▶ _Exercise_: Reproduce all the entries precisely.

▶ _Material provided_:
▼

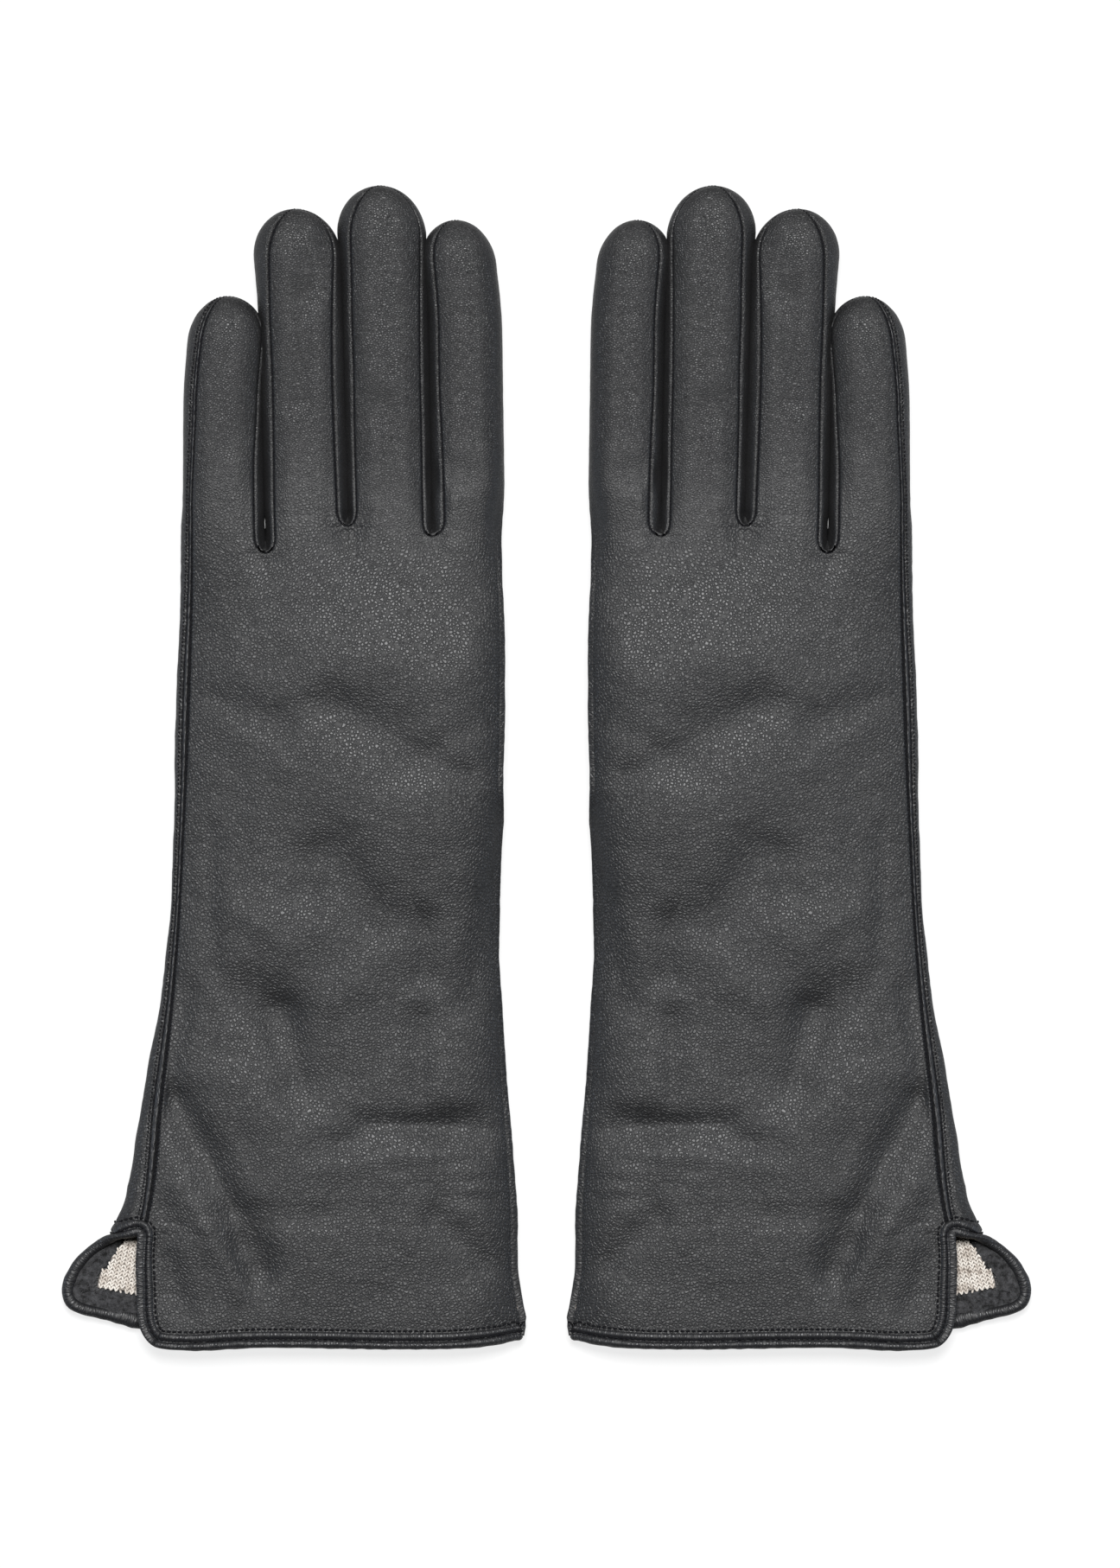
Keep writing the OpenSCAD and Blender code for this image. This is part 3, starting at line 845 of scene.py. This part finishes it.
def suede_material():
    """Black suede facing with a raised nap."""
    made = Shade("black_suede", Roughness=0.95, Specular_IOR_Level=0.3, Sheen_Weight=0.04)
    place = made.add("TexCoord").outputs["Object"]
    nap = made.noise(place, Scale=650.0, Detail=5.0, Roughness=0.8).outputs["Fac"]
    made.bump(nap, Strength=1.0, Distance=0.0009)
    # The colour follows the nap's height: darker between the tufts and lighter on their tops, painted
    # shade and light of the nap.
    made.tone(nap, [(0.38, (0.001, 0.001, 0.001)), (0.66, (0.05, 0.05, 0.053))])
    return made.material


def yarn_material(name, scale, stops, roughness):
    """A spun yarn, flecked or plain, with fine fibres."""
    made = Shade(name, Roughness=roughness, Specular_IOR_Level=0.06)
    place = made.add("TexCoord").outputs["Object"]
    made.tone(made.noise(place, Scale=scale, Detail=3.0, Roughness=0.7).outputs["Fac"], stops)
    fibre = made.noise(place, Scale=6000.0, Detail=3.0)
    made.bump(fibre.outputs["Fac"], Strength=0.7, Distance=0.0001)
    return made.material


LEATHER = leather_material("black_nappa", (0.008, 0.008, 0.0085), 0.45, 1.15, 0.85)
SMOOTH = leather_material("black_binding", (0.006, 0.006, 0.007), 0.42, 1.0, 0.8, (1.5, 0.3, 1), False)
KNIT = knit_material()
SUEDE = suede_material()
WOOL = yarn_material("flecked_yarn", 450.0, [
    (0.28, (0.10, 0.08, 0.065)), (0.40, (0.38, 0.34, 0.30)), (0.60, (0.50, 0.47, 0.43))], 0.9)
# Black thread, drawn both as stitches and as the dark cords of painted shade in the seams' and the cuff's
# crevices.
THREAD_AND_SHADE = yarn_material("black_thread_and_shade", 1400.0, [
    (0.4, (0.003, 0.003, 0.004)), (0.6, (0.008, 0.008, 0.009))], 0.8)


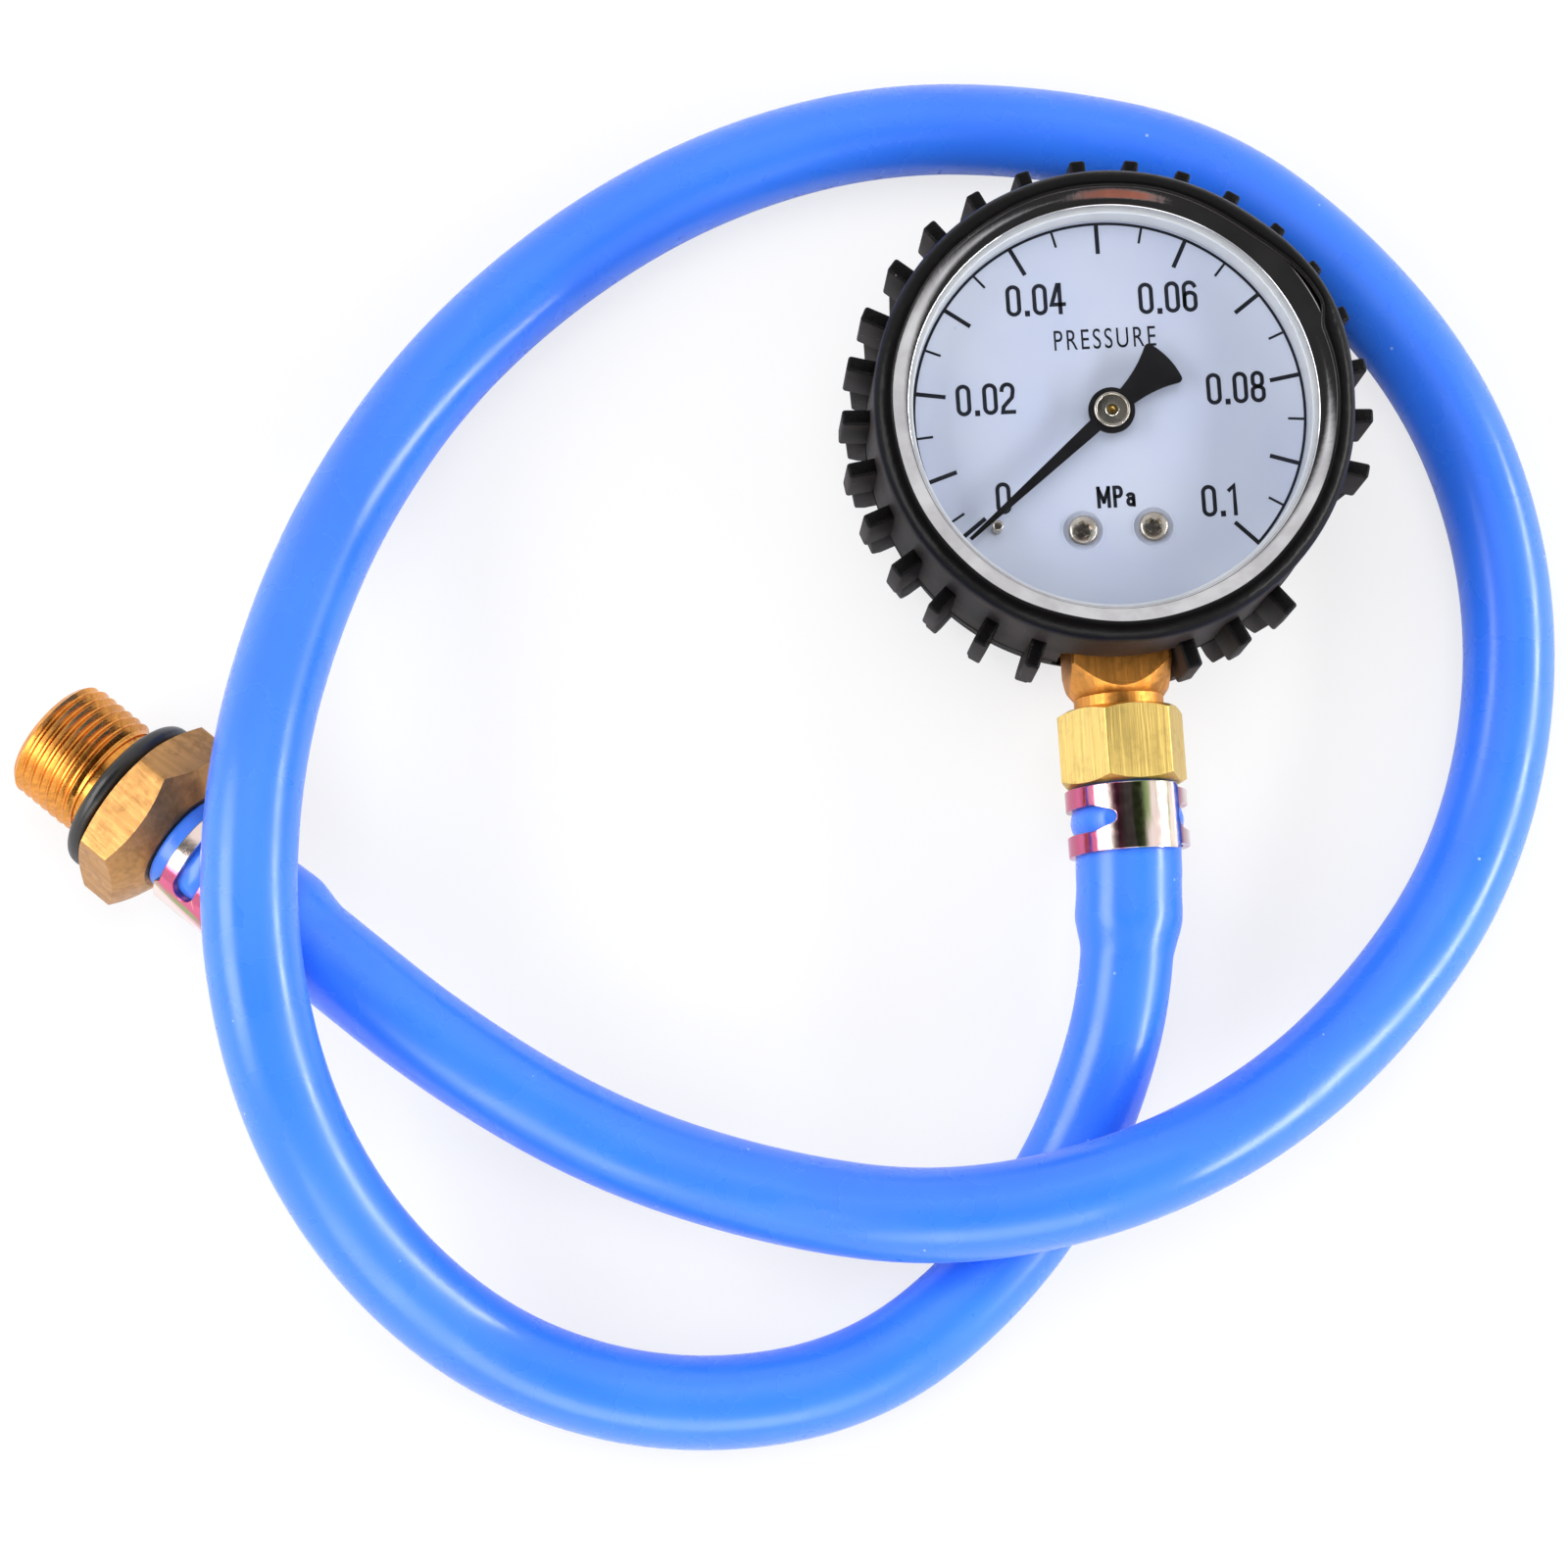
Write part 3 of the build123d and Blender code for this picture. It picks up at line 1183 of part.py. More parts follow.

▲

▶ _Answer to this problem_:
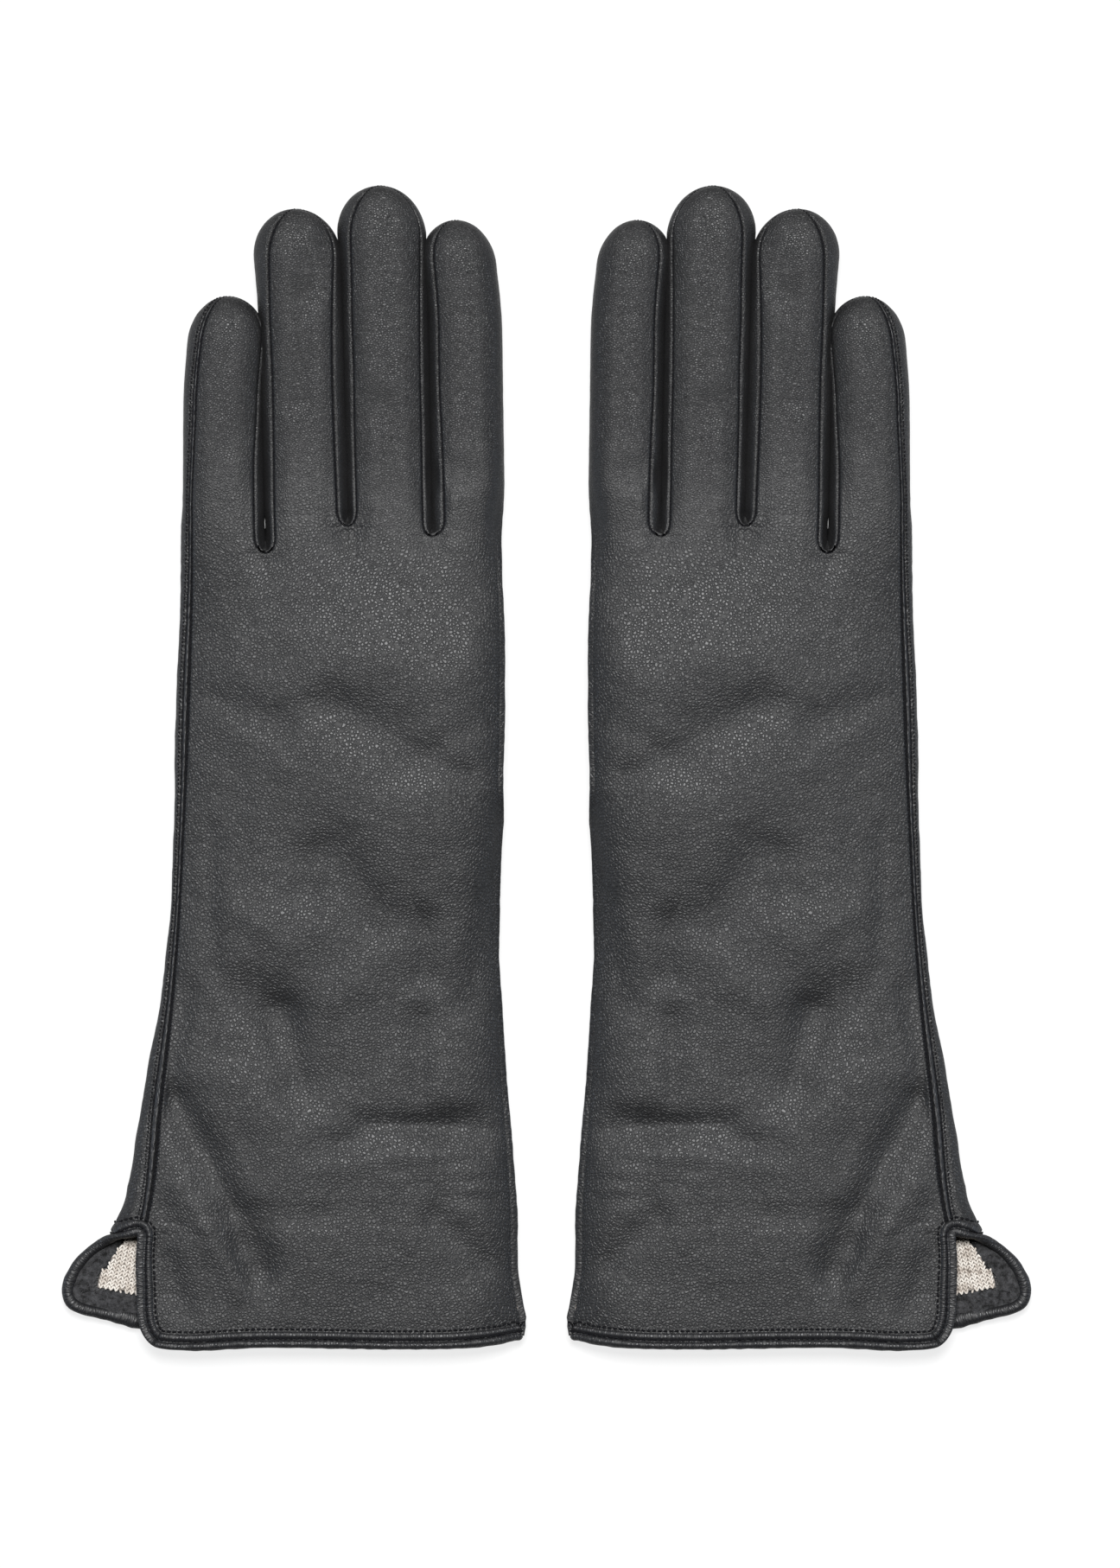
Keep writing the OpenSCAD and Blender code for this image. This is part 3, starting at line 845 of scene.py. This part finishes it.
def suede_material():
    """Black suede facing with a raised nap."""
    made = Shade("black_suede", Roughness=0.95, Specular_IOR_Level=0.3, Sheen_Weight=0.04)
    place = made.add("TexCoord").outputs["Object"]
    nap = made.noise(place, Scale=650.0, Detail=5.0, Roughness=0.8).outputs["Fac"]
    made.bump(nap, Strength=1.0, Distance=0.0009)
    # The colour follows the nap's height: darker between the tufts and lighter on their tops, painted
    # shade and light of the nap.
    made.tone(nap, [(0.38, (0.001, 0.001, 0.001)), (0.66, (0.05, 0.05, 0.053))])
    return made.material


def yarn_material(name, scale, stops, roughness):
    """A spun yarn, flecked or plain, with fine fibres."""
    made = Shade(name, Roughness=roughness, Specular_IOR_Level=0.06)
    place = made.add("TexCoord").outputs["Object"]
    made.tone(made.noise(place, Scale=scale, Detail=3.0, Roughness=0.7).outputs["Fac"], stops)
    fibre = made.noise(place, Scale=6000.0, Detail=3.0)
    made.bump(fibre.outputs["Fac"], Strength=0.7, Distance=0.0001)
    return made.material


LEATHER = leather_material("black_nappa", (0.008, 0.008, 0.0085), 0.45, 1.15, 0.85)
SMOOTH = leather_material("black_binding", (0.006, 0.006, 0.007), 0.42, 1.0, 0.8, (1.5, 0.3, 1), False)
KNIT = knit_material()
SUEDE = suede_material()
WOOL = yarn_material("flecked_yarn", 450.0, [
    (0.28, (0.10, 0.08, 0.065)), (0.40, (0.38, 0.34, 0.30)), (0.60, (0.50, 0.47, 0.43))], 0.9)
# Black thread, drawn both as stitches and as the dark cords of painted shade in the seams' and the cuff's
# crevices.
THREAD_AND_SHADE = yarn_material("black_thread_and_shade", 1400.0, [
    (0.4, (0.003, 0.003, 0.004)), (0.6, (0.008, 0.008, 0.009))], 0.8)


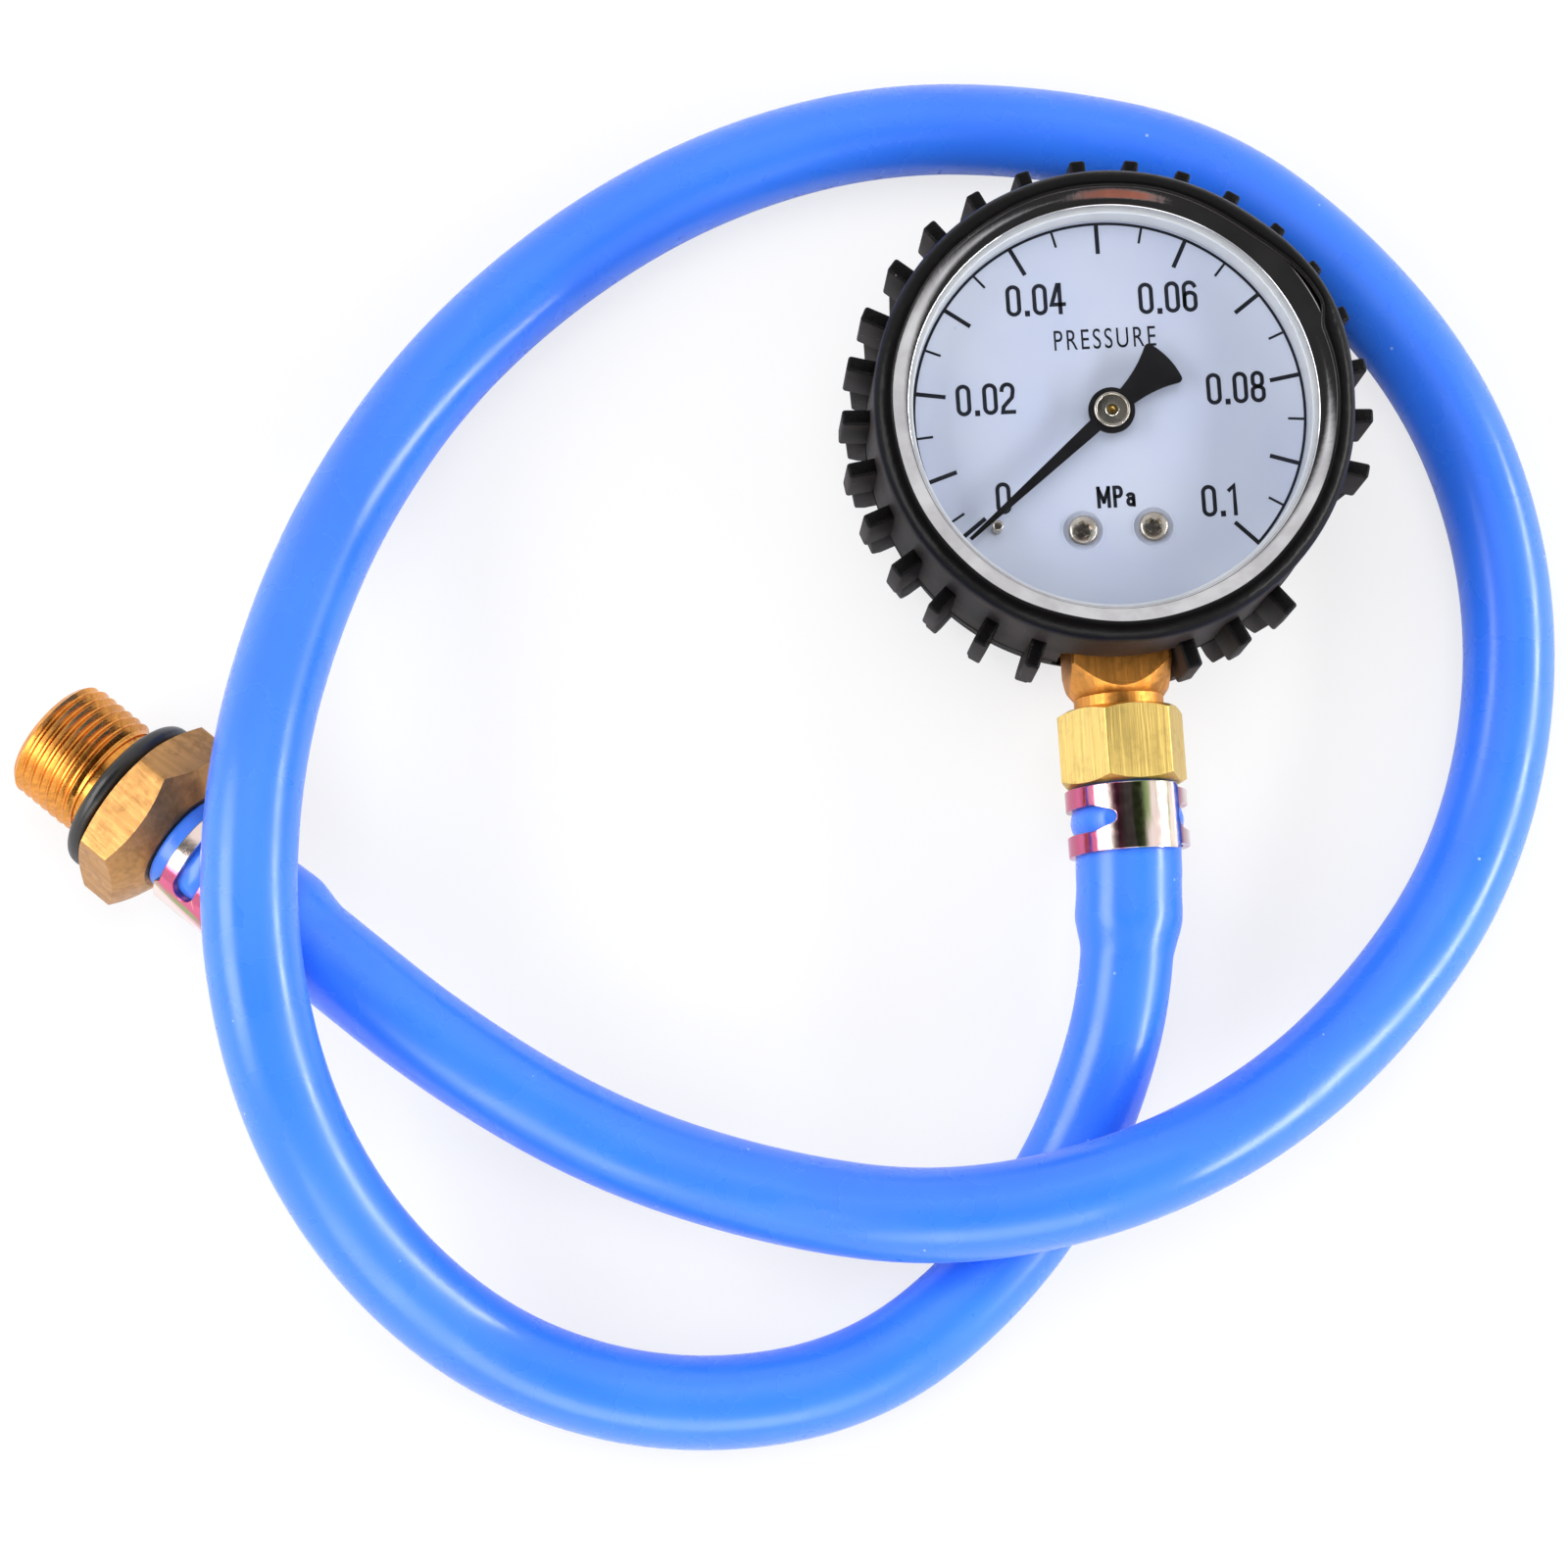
Write part 3 of the build123d and Blender code for this picture. It picks up at line 1183 of part.py. More parts follow.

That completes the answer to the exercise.